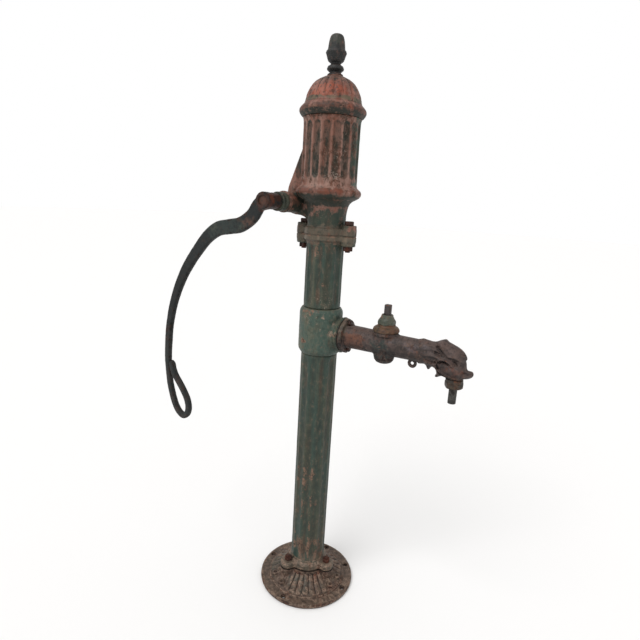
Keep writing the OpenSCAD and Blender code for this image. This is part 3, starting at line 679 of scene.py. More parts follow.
def shaft_tree():
    """A hollow column whose wall is cut by shallow flutes that run out softly at both ends."""
    tree, w, i = node_tree(
        "fluted_shaft", Radius=("NodeSocketFloat", 0.053), Bore=("NodeSocketFloat", 0.042),
        Low=("NodeSocketFloat", 0.0),
        High=("NodeSocketFloat", 1.0), Flutes=("NodeSocketInt", 12), Sink=("NodeSocketFloat", 0.003),
        First=("NodeSocketFloat", 0.1), Last=("NodeSocketFloat", 0.9), Rows=("NodeSocketInt", 90),
        Finish=("NodeSocketMaterial", None))
    tall, middle = i["High"] - i["Low"], (i["High"] + i["Low"]) * 0.5

    def bar(radius, extra, round_sides, rows):
        made = w.put("GeometryNodeMeshCylinder", "Mesh", Vertices=round_sides, Side_Segments=rows,
                     Radius=radius, Depth=tall + extra)
        return w.put("GeometryNodeTransform", Geometry=made,
                     Translation=w.put("ShaderNodeCombineXYZ", Z=middle))

    place = w.put("GeometryNodeInputPosition")
    split = w.tree.nodes.new("ShaderNodeSeparateXYZ")
    w.set(split.inputs[0], place)
    x, y, z = (Flow(w, split.outputs[k]) for k in range(3))
    share = w.math("FRACT", w.math("ARCTAN2", y, x) * i["Flutes"] / (2 * math.pi) + 20.0)
    across = (share - 0.5) * 2.0             # -1 to 1 over one flute and its half ribs
    end = ((z - i["First"]) / 0.014).least((i["Last"] - z) / 0.014)
    cup = 1.0 - (across / 0.78) * (across / 0.78) - w.math("POWER", (1.0 - end.least(1.0)).most(0.0), 2.0)
    deep = w.math("POWER", cup.most(0.0).least(1.0), 0.7)
    sway = (w.put("ShaderNodeTexNoise", "Fac", Vector=place, Scale=16.0, Detail=2.0) - 0.5) * 0.0012
    out = w.put("ShaderNodeCombineXYZ", X=x, Y=y)
    unit = w.tree.nodes.new("ShaderNodeVectorMath")
    unit.operation = "NORMALIZE"
    w.set(unit.inputs[0], out)
    push = w.tree.nodes.new("ShaderNodeVectorMath")
    push.operation = "SCALE"
    w.set(push.inputs[0], Flow(w, unit.outputs[0]))
    w.set(push.inputs["Scale"], sway - i["Sink"] * deep - 0.0004)
    wall = w.put("GeometryNodeSetPosition", Geometry=bar(i["Radius"], 0.0, 288, i["Rows"]),
                 Offset=Flow(w, push.outputs[0]))
    worn = (w.math("ABSOLUTE", across) - 0.66).step(0.0, 0.2) * end.step(-0.5, 1.0)
    # the flutes are marked hollow, for grime and painted shade in them; worn marks the rib crests
    for mark, flow in (("hollow", deep * 0.75), ("worn", worn * 0.5)):
        wall = w.put("GeometryNodeStoreNamedAttribute", Geometry=wall, Name=mark, Value=flow)
    cut = w.tree.nodes.new("GeometryNodeMeshBoolean")
    cut.operation = "DIFFERENCE"
    w.set(cut.inputs["Mesh 1"], wall)
    w.set(cut.inputs["Mesh 2"], bar(i["Bore"], 0.02, 96, 1))
    smooth = w.put("GeometryNodeSetShadeSmooth", Geometry=Flow(w, cut.outputs[0]), Shade_Smooth=True)
    real = w.put("GeometryNodeRealizeInstances", Geometry=smooth)
    w.ways_out(Geometry=("NodeSocketGeometry", w.put("GeometryNodeSetMaterial", Geometry=real,
                                                     Material=i["Finish"])))
    return tree


fluted_shaft = shaft_tree()
column_r, bore_r = 53, 42


def column(name, finish, **sizes):
    piece = bpy.data.objects.new(name, bpy.data.meshes.new(name))
    scene.collection.objects.link(piece)
    sizes = {key: value / 1000 if key not in ("Flutes", "Rows") else value for key, value in sizes.items()}
    return plain_mesh(piece, fluted_shaft, Finish=finish, **sizes)


def merge(name, *pieces):
    """Joins pieces of one casting into one object."""
    with bpy.context.temp_override(active_object=pieces[0], selected_editable_objects=list(pieces)):
        bpy.ops.object.join()
    pieces[0].name = pieces[0].data.name = name
    return pieces[0]


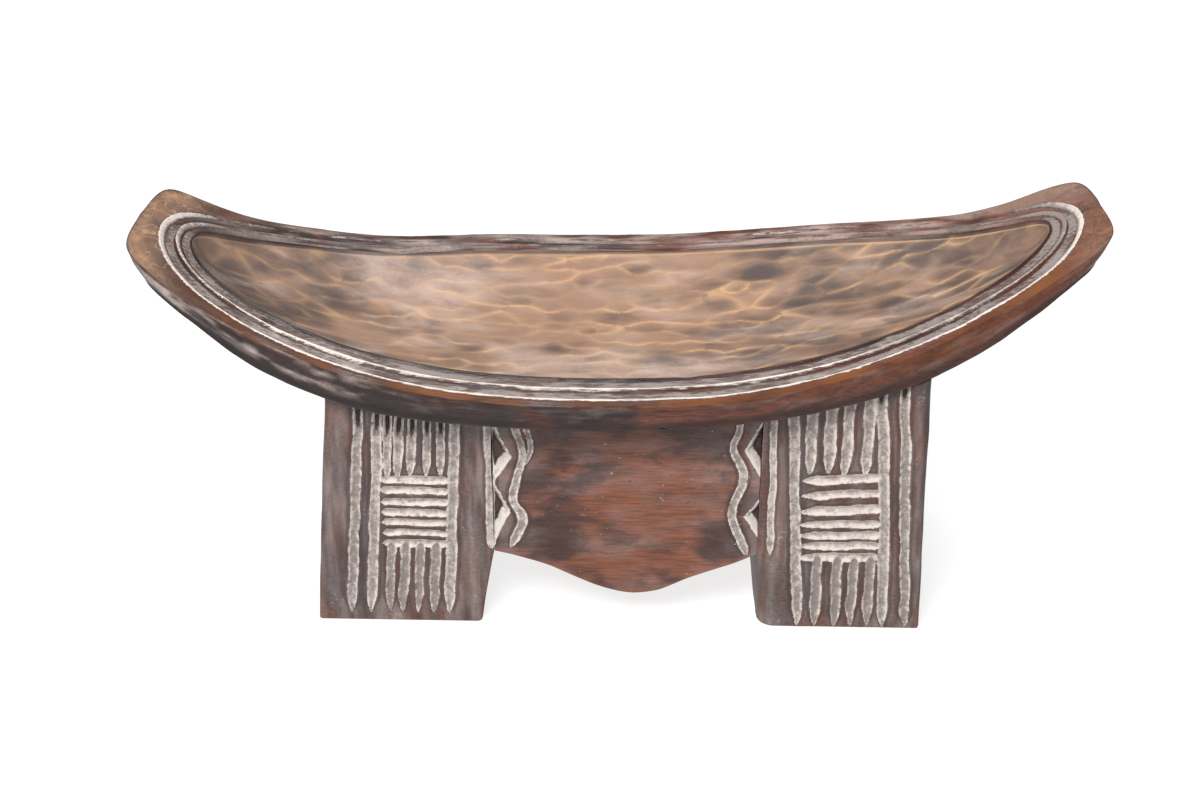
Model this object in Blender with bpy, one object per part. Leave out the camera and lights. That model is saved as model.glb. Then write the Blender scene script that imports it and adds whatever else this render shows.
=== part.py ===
"""Carved wooden headrest: a dished, up-curved rest on two splayed legs joined by a hanging centre panel.

X runs along the headrest, the front faces -Y, and Z = 0 is the plane under the feet. Metres.
"""

import math

import bmesh
import bpy

# The rest, seen from above and from the side. Keys -1 and 1 are its left and right ends.
CURVE_LENGTH = 0.180  # distance from the middle at which the widths and rises below hold
HALF_LENGTH = 0.1828
RIM_HEIGHT = 0.1161  # top of the rim halfway along
RISE = {-1: 0.0435, 1: 0.0470}
RISE_POWER = {-1: 3.16, 1: 2.39}
HALF_WIDTH = 0.0644
END_HALF_WIDTH = {-1: 0.0262, 1: 0.0228}
WIDTH_POWER = 2.09
EDGE_DEPTH = 0.0120  # height of the rim's side halfway along
EDGE_SWELL = 0.0035  # how much taller that side is over the legs
SWELL_PLACE = 0.112
SWELL_REACH = 0.044
END_THINNING = 0.0055
END_THINNING_SPAN = (0.150, 0.180)
END_DROP = 0.0004  # how far the worn tips fall away
END_DROP_START = 0.171
EDGE_ROUNDING = 0.0025
BAND_SLOPE = 0.18  # the grooved band rises inwards
BELLY = 0.0060
DISH_LIP = 0.0012
DISH_DEPTH = 0.0053
UNDERCUT_SIDE = 0.0015
UNDERCUT_END = 0.0070
RING_POINTS = 72
UNDERSIDE_RINGS = (0.15, 0.4, 0.65, 0.85, 1.0)  # parts of the full half width, from the middle out
DISH_RINGS = (0.97, 0.85, 0.65, 0.4, 0.15)
UNDERSIDE_GATHER = 0.06  # how much shorter the innermost ring is than the outermost
DISH_GATHER = 0.05

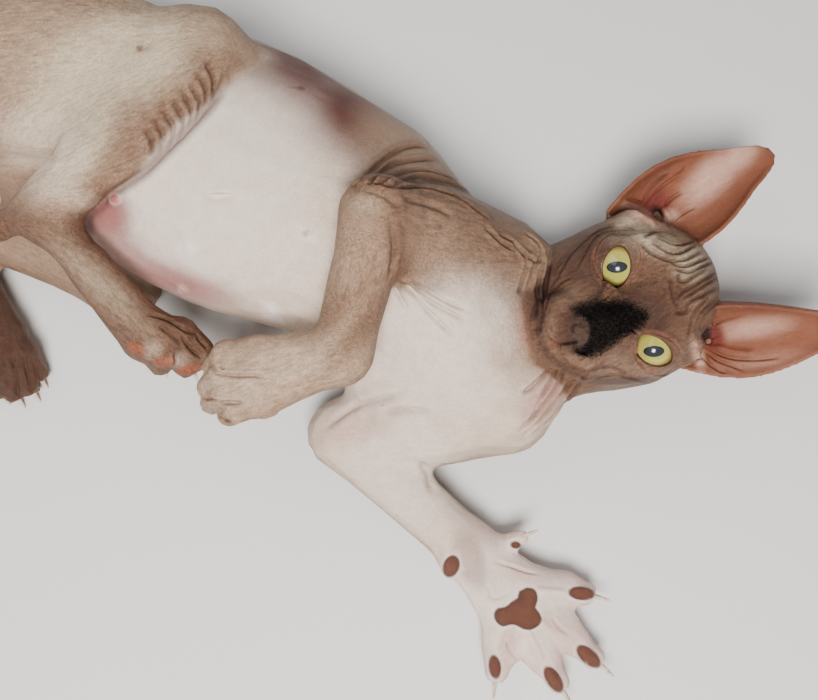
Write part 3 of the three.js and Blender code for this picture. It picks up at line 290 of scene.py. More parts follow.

= What you need to do =
Each entry above is to be set down again in exactly the same words.

= Finished task =
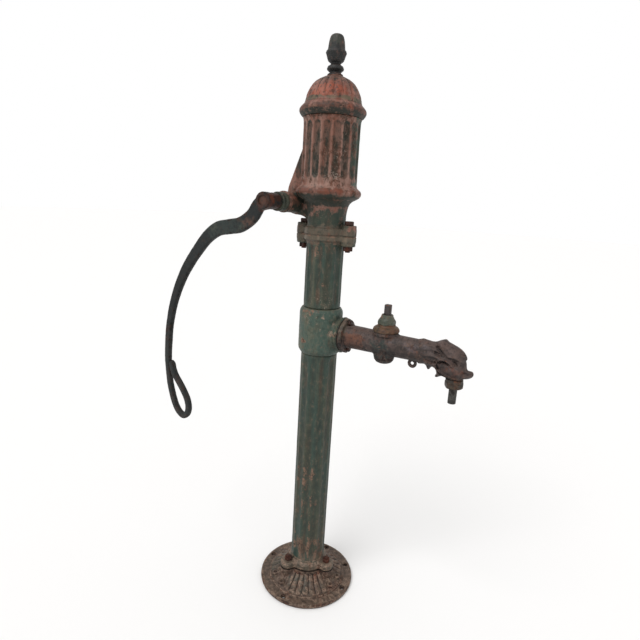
Keep writing the OpenSCAD and Blender code for this image. This is part 3, starting at line 679 of scene.py. More parts follow.
def shaft_tree():
    """A hollow column whose wall is cut by shallow flutes that run out softly at both ends."""
    tree, w, i = node_tree(
        "fluted_shaft", Radius=("NodeSocketFloat", 0.053), Bore=("NodeSocketFloat", 0.042),
        Low=("NodeSocketFloat", 0.0),
        High=("NodeSocketFloat", 1.0), Flutes=("NodeSocketInt", 12), Sink=("NodeSocketFloat", 0.003),
        First=("NodeSocketFloat", 0.1), Last=("NodeSocketFloat", 0.9), Rows=("NodeSocketInt", 90),
        Finish=("NodeSocketMaterial", None))
    tall, middle = i["High"] - i["Low"], (i["High"] + i["Low"]) * 0.5

    def bar(radius, extra, round_sides, rows):
        made = w.put("GeometryNodeMeshCylinder", "Mesh", Vertices=round_sides, Side_Segments=rows,
                     Radius=radius, Depth=tall + extra)
        return w.put("GeometryNodeTransform", Geometry=made,
                     Translation=w.put("ShaderNodeCombineXYZ", Z=middle))

    place = w.put("GeometryNodeInputPosition")
    split = w.tree.nodes.new("ShaderNodeSeparateXYZ")
    w.set(split.inputs[0], place)
    x, y, z = (Flow(w, split.outputs[k]) for k in range(3))
    share = w.math("FRACT", w.math("ARCTAN2", y, x) * i["Flutes"] / (2 * math.pi) + 20.0)
    across = (share - 0.5) * 2.0             # -1 to 1 over one flute and its half ribs
    end = ((z - i["First"]) / 0.014).least((i["Last"] - z) / 0.014)
    cup = 1.0 - (across / 0.78) * (across / 0.78) - w.math("POWER", (1.0 - end.least(1.0)).most(0.0), 2.0)
    deep = w.math("POWER", cup.most(0.0).least(1.0), 0.7)
    sway = (w.put("ShaderNodeTexNoise", "Fac", Vector=place, Scale=16.0, Detail=2.0) - 0.5) * 0.0012
    out = w.put("ShaderNodeCombineXYZ", X=x, Y=y)
    unit = w.tree.nodes.new("ShaderNodeVectorMath")
    unit.operation = "NORMALIZE"
    w.set(unit.inputs[0], out)
    push = w.tree.nodes.new("ShaderNodeVectorMath")
    push.operation = "SCALE"
    w.set(push.inputs[0], Flow(w, unit.outputs[0]))
    w.set(push.inputs["Scale"], sway - i["Sink"] * deep - 0.0004)
    wall = w.put("GeometryNodeSetPosition", Geometry=bar(i["Radius"], 0.0, 288, i["Rows"]),
                 Offset=Flow(w, push.outputs[0]))
    worn = (w.math("ABSOLUTE", across) - 0.66).step(0.0, 0.2) * end.step(-0.5, 1.0)
    # the flutes are marked hollow, for grime and painted shade in them; worn marks the rib crests
    for mark, flow in (("hollow", deep * 0.75), ("worn", worn * 0.5)):
        wall = w.put("GeometryNodeStoreNamedAttribute", Geometry=wall, Name=mark, Value=flow)
    cut = w.tree.nodes.new("GeometryNodeMeshBoolean")
    cut.operation = "DIFFERENCE"
    w.set(cut.inputs["Mesh 1"], wall)
    w.set(cut.inputs["Mesh 2"], bar(i["Bore"], 0.02, 96, 1))
    smooth = w.put("GeometryNodeSetShadeSmooth", Geometry=Flow(w, cut.outputs[0]), Shade_Smooth=True)
    real = w.put("GeometryNodeRealizeInstances", Geometry=smooth)
    w.ways_out(Geometry=("NodeSocketGeometry", w.put("GeometryNodeSetMaterial", Geometry=real,
                                                     Material=i["Finish"])))
    return tree


fluted_shaft = shaft_tree()
column_r, bore_r = 53, 42


def column(name, finish, **sizes):
    piece = bpy.data.objects.new(name, bpy.data.meshes.new(name))
    scene.collection.objects.link(piece)
    sizes = {key: value / 1000 if key not in ("Flutes", "Rows") else value for key, value in sizes.items()}
    return plain_mesh(piece, fluted_shaft, Finish=finish, **sizes)


def merge(name, *pieces):
    """Joins pieces of one casting into one object."""
    with bpy.context.temp_override(active_object=pieces[0], selected_editable_objects=list(pieces)):
        bpy.ops.object.join()
    pieces[0].name = pieces[0].data.name = name
    return pieces[0]


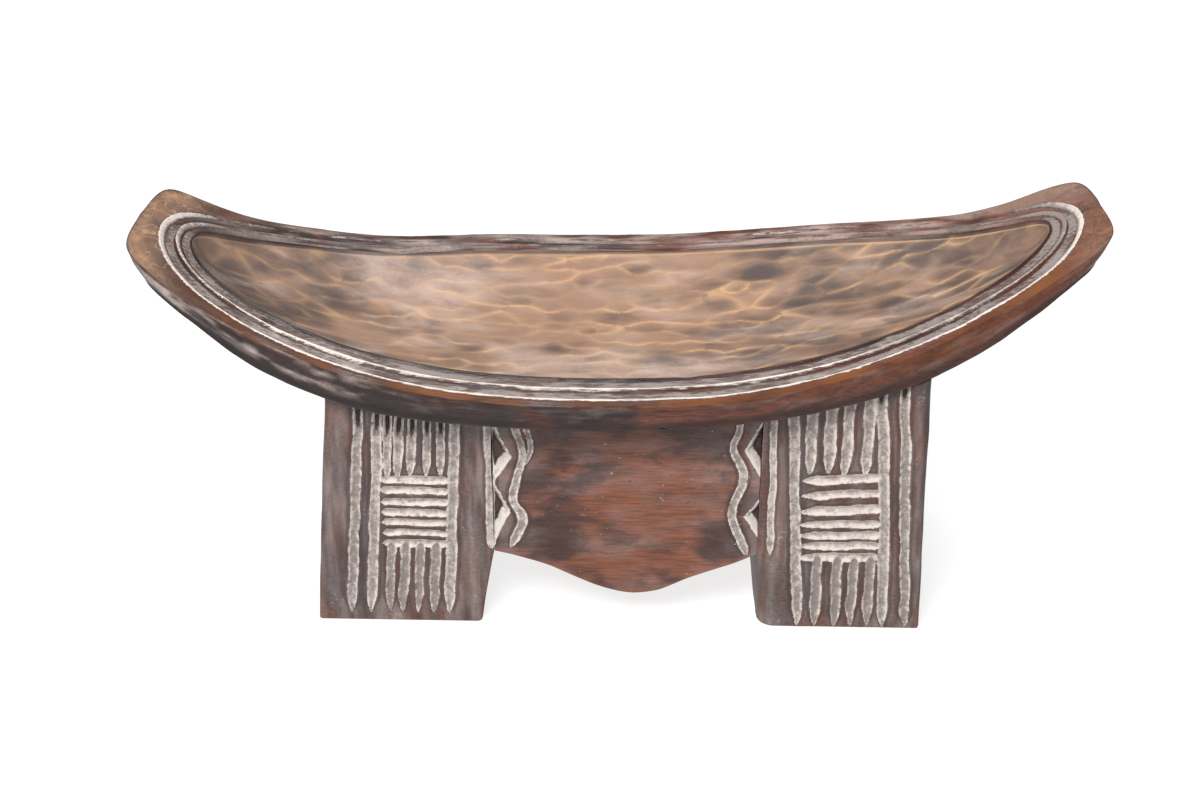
Model this object in Blender with bpy, one object per part. Leave out the camera and lights. That model is saved as model.glb. Then write the Blender scene script that imports it and adds whatever else this render shows.
=== part.py ===
"""Carved wooden headrest: a dished, up-curved rest on two splayed legs joined by a hanging centre panel.

X runs along the headrest, the front faces -Y, and Z = 0 is the plane under the feet. Metres.
"""

import math

import bmesh
import bpy

# The rest, seen from above and from the side. Keys -1 and 1 are its left and right ends.
CURVE_LENGTH = 0.180  # distance from the middle at which the widths and rises below hold
HALF_LENGTH = 0.1828
RIM_HEIGHT = 0.1161  # top of the rim halfway along
RISE = {-1: 0.0435, 1: 0.0470}
RISE_POWER = {-1: 3.16, 1: 2.39}
HALF_WIDTH = 0.0644
END_HALF_WIDTH = {-1: 0.0262, 1: 0.0228}
WIDTH_POWER = 2.09
EDGE_DEPTH = 0.0120  # height of the rim's side halfway along
EDGE_SWELL = 0.0035  # how much taller that side is over the legs
SWELL_PLACE = 0.112
SWELL_REACH = 0.044
END_THINNING = 0.0055
END_THINNING_SPAN = (0.150, 0.180)
END_DROP = 0.0004  # how far the worn tips fall away
END_DROP_START = 0.171
EDGE_ROUNDING = 0.0025
BAND_SLOPE = 0.18  # the grooved band rises inwards
BELLY = 0.0060
DISH_LIP = 0.0012
DISH_DEPTH = 0.0053
UNDERCUT_SIDE = 0.0015
UNDERCUT_END = 0.0070
RING_POINTS = 72
UNDERSIDE_RINGS = (0.15, 0.4, 0.65, 0.85, 1.0)  # parts of the full half width, from the middle out
DISH_RINGS = (0.97, 0.85, 0.65, 0.4, 0.15)
UNDERSIDE_GATHER = 0.06  # how much shorter the innermost ring is than the outermost
DISH_GATHER = 0.05

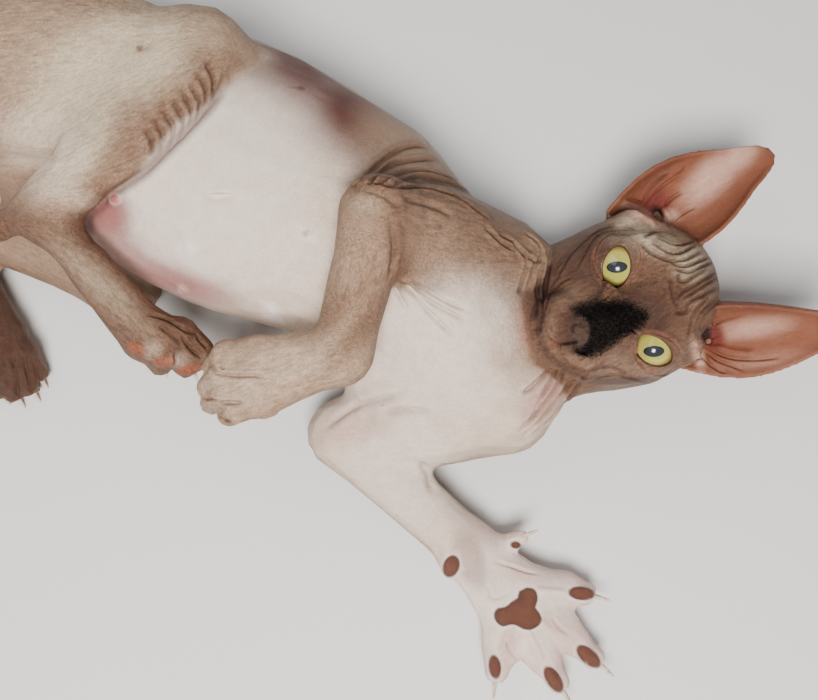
Write part 3 of the three.js and Blender code for this picture. It picks up at line 290 of scene.py. More parts follow.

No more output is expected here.